3)在海燕台风期间,用户情感均值为0.206,公众整体情感是积极的,推文情感基本符合正态分布,极端积极和极端消极占比最少,在此次灾害期间用户的情感是相对稳定的。救援物资的需求程度与“人口/距离”成正比,相关性为0.53

论文提出的框架包括数据获取与处理、主题分类、需求词典、地名词典、情感分析等系列模块,可完整的实现救援物资需求和紧迫程度分析。该框架直接从受灾群众处获得真实的救援物资需求,不需要大量历史案例的积累,也不受灾害类型的影响,具有一定的普适性。从公众情感角度分析救援物资的时空紧迫程度,可为灾害应急管理提供辅助参考。

外文摘要:

Natural disasters have caused huge economic losses and casualties. Disaster prevention and mitigation has become a common challenge for all mankind. The distribution of relief supplies is an important part of disaster emergency management. Whether the relief supplies can be accurately and timely distributed to the disaster area is directly related to the efficiency of rescue, and obtaining the actual needs of the people in the disaster area is the most important thing. With the rapid development of information technology, people use social media to post disaster-related tweets during disasters, which provids a new way to obtain disaster information. However, obtaining demand information from massive, unstructured, and random-language social media data faces many challenges. Therefore, this paper constructs an analysis framework for the demand and urgency of relief supplies based on topic models and sentiment analysis. Taking Typhoon Haiyan as an example, it analyzes the demand for relief supplies and the degree of urgency in time and space during Typhoon Haiyan.

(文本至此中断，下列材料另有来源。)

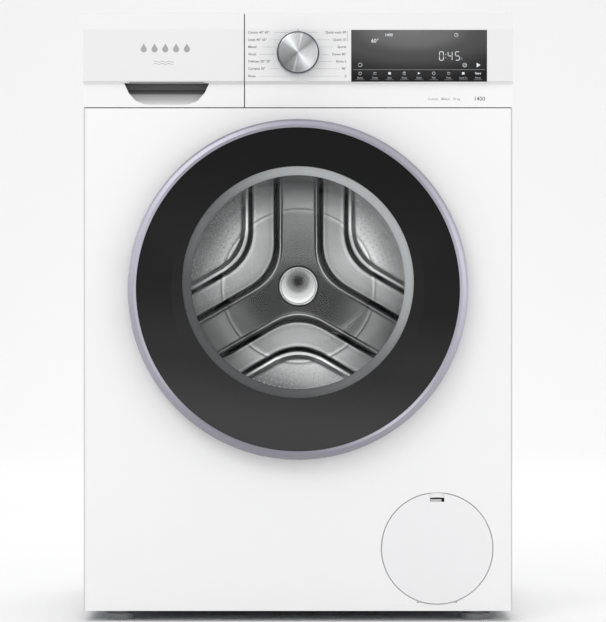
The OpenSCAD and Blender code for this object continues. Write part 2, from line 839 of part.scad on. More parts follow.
base_frame();
left_side_panel();
right_side_panel();
rear_panel();
rear_cover();
front_panel();
top_crossbars();
worktop_board();
control_panel();
display_window();
control_module();
dispenser_housing();
inlet_valve();
valve_hoses();
fill_hose();
door_gasket();
door_lock();
hinge_bracket();
pump_housing();
pump_motor();
sump_hose();
drain_hose();
mains_inlet();
damper_tubes();
transport_caps();
tub_springs();
door_ring();
door_cover();
door_frame();
glass_bowl();
hinge_leaf();
latch_hook();
drawer_front();
drawer_tray();
softener_siphon();
program_dial();
service_flap();
pump_filter();
pump_impeller();
tub_front();
tub_rear();
front_weight();
top_weight();
heater();
motor_housing();
damper_rods();
bearings();
drive_belt();
drum_shell();
drum_rear();
drum_lifters();
hub_cap();
drum_spider();
drum_pulley();
motor_rotor();
foot_front_left();
foot_front_right();
foot_rear_left();
foot_rear_right();
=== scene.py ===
import json
import math

import bmesh
import bpy
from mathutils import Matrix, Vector


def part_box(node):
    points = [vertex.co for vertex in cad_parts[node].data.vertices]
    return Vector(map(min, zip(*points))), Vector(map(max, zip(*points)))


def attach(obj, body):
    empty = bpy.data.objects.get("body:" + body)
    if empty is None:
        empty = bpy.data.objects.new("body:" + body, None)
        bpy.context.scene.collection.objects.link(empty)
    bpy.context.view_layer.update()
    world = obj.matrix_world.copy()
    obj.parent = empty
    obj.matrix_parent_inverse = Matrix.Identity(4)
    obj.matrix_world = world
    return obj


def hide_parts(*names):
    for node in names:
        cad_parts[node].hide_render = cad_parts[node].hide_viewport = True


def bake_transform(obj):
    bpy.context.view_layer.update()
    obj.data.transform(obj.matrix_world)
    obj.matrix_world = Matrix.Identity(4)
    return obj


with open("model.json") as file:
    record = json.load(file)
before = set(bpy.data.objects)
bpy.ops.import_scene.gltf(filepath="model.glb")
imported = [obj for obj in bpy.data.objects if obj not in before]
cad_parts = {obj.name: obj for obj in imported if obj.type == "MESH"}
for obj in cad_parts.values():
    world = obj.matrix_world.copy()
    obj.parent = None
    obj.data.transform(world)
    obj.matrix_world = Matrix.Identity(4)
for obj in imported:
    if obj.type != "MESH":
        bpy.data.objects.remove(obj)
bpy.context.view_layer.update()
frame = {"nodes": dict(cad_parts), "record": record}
NODES = frame["nodes"]
MM = 0.001
# places on the part, in millimetres
FRONT = -274.0         # front sheet
FACE = -284.0          # face of the control panel
MARK = 0.08            # height of a printed mark
DRUM_Z = 470.0         # axis of the drum
DOOR_Z = 462.0         # centre of the door ring
WIN_Z = 472.0          # centre of the window
DIAL_Z = 790.3         # centre of the dial
DIAL_R = 29.5          # radius of the dial
FLAP = (194.0, 101.0)  # centre of the service flap, x and z
SHELL_R = 245.2        # inside of the drum shell
REAR_Y = 188.6         # flat of the drum's rear wall
scene = bpy.context.scene


# ---------------------------------------------------------------- materials
def mat(name, color, rough=0.4, metal=0.0, var=0.02, rvar=0.05, scale=40.0, bump=0.0,
        bump_scale=600.0, bump_dist=0.0002, stretch=(1, 1, 1), sockets=None):
    """A principled material with colour, roughness and bump from object-space noise.

    var and rvar are how far the colour and the roughness wander."""
    m = bpy.data.materials.new(name)
    m.use_nodes = True
    nt = m.node_tree
    bsdf = nt.nodes["Principled BSDF"]
    bsdf.inputs["Metallic"].default_value = metal
    for k, v in (sockets or {}).items():
        bsdf.inputs[k].default_value = v
    tc = nt.nodes.new("ShaderNodeTexCoord")
    mp = nt.nodes.new("ShaderNodeMapping")
    mp.inputs["Scale"].default_value = stretch
    nt.links.new(tc.outputs["Object"], mp.inputs["Vector"])
    n1 = nt.nodes.new("ShaderNodeTexNoise")
    n1.inputs["Scale"].default_value = scale
    n1.inputs["Detail"].default_value = 4.0
    nt.links.new(mp.outputs["Vector"], n1.inputs["Vector"])
    ramp = nt.nodes.new("ShaderNodeValToRGB")
    lo = [max(0.0, c * (1 - var)) for c in color[:3]] + [1]
    hi = [min(1.0, c * (1 + var)) for c in color[:3]] + [1]
    ramp.color_ramp.elements[0].position = 0.35
    ramp.color_ramp.elements[1].position = 0.65
    ramp.color_ramp.elements[0].color = lo
    ramp.color_ramp.elements[1].color = hi
    nt.links.new(n1.outputs["Fac"], ramp.inputs["Fac"])
    nt.links.new(ramp.outputs["Color"], bsdf.inputs["Base Color"])
    mr = nt.nodes.new("ShaderNodeMapRange")
    mr.inputs["From Min"].default_value = 0.3
    mr.inputs["From Max"].default_value = 0.7
    mr.inputs["To Min"].default_value = max(0.02, rough - rvar)
    mr.inputs["To Max"].default_value = min(1.0, rough + rvar)
    nt.links.new(n1.outputs["Fac"], mr.inputs["Value"])
    nt.links.new(mr.outputs["Result"], bsdf.inputs["Roughness"])
    if bump:
        n2 = nt.nodes.new("ShaderNodeTexNoise")
        n2.inputs["Scale"].default_value = bump_scale
        n2.inputs["Detail"].default_value = 3.0
        nt.links.new(mp.outputs["Vector"], n2.inputs["Vector"])
        b = nt.nodes.new("ShaderNodeBump")
        b.inputs["Strength"].default_value = bump
        b.inputs["Distance"].default_value = bump_dist
        nt.links.new(n2.outputs["Fac"], b.inputs["Height"])
        nt.links.new(b.outputs["Normal"], bsdf.inputs["Normal"])
    return m


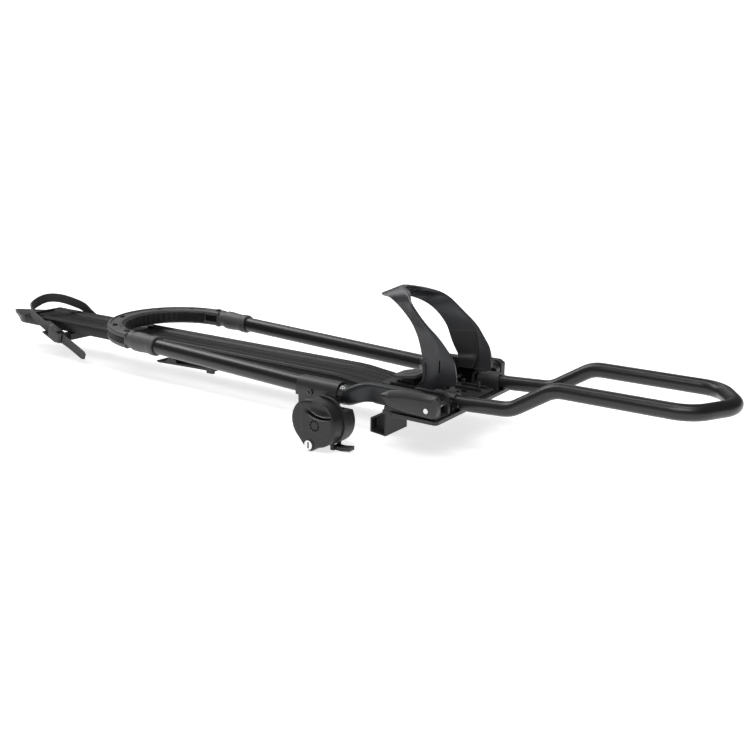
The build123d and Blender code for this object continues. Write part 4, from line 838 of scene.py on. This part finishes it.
# %% The pad in the hoop
pad_angles = np.linspace(108, 252, 560)
blocky = np.abs(pad_angles - 172) < 34
rib_pitch = np.where(blocky, 6.2, 2.3)
rib_phase = np.cumsum(np.gradient(pad_angles) / rib_pitch)
rib_wave = np.where(blocky, 3.2, 1.6) * np.sin(2 * np.pi * rib_phase)
rib = np.clip(0.5 + rib_wave + np.where(blocky, 1.6, 0), 0, 1)
pad_back, pad_face = 97.3 + 0 * rib, 94.6 - rib * 1.9
pad_corners = np.stack([places(u, w) for u, w in (
    (pad_back, -9.5), (pad_back, 9.5), (pad_face, 8.9), (pad_face, -8.9))], axis=1)
pad_flat = soft_ring(pad_corners, 0.4, 3)
skin("hoop_pad_skin", round_the_hoop(pad_angles, pad_flat[..., 0], pad_flat[..., 1]), "hoop_pad",
     smooth_angle=30)
print("ribs in the pad:", int(rib_phase[-1]))

# %% The collars
collar_profile = smooth_run([
    # distance from the front end, radius
    (0.0, 12.8), (0.0, 15.2), (1.2, 16.3), (6.0, 16.5), (11.0, 16.4), (13.0, 15.7), (16.0, 15.4),
    (28.0, 15.7), (36.0, 16.4), (44.0, 16.5), (50.5, 16.3), (52.0, 15.2), (54.0, 14.2),
    (66.0, 13.8), (66.0, 12.8)], 66)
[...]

In this paper, tweets related to Typhoon Haiyan were firstly obtained based on the method of hashtag screening, and a Bitrem topic model(BTM) was constructed to identify tweets related to demands. In order to extract the demand information of relief supplies from tweets, this paper extracts the high-frequency demand words in tweets, and constructs a demand dictionary of relief supplies through two-word pair expansion, synonym expansion, and local language expansion. In the absence of location information in tweets, this paper builds a three-level place-name dictionary based on administrative division information, extracts location information from tweets, and matches the demand with location information one by one, and then analyzes the demand for relief supplies.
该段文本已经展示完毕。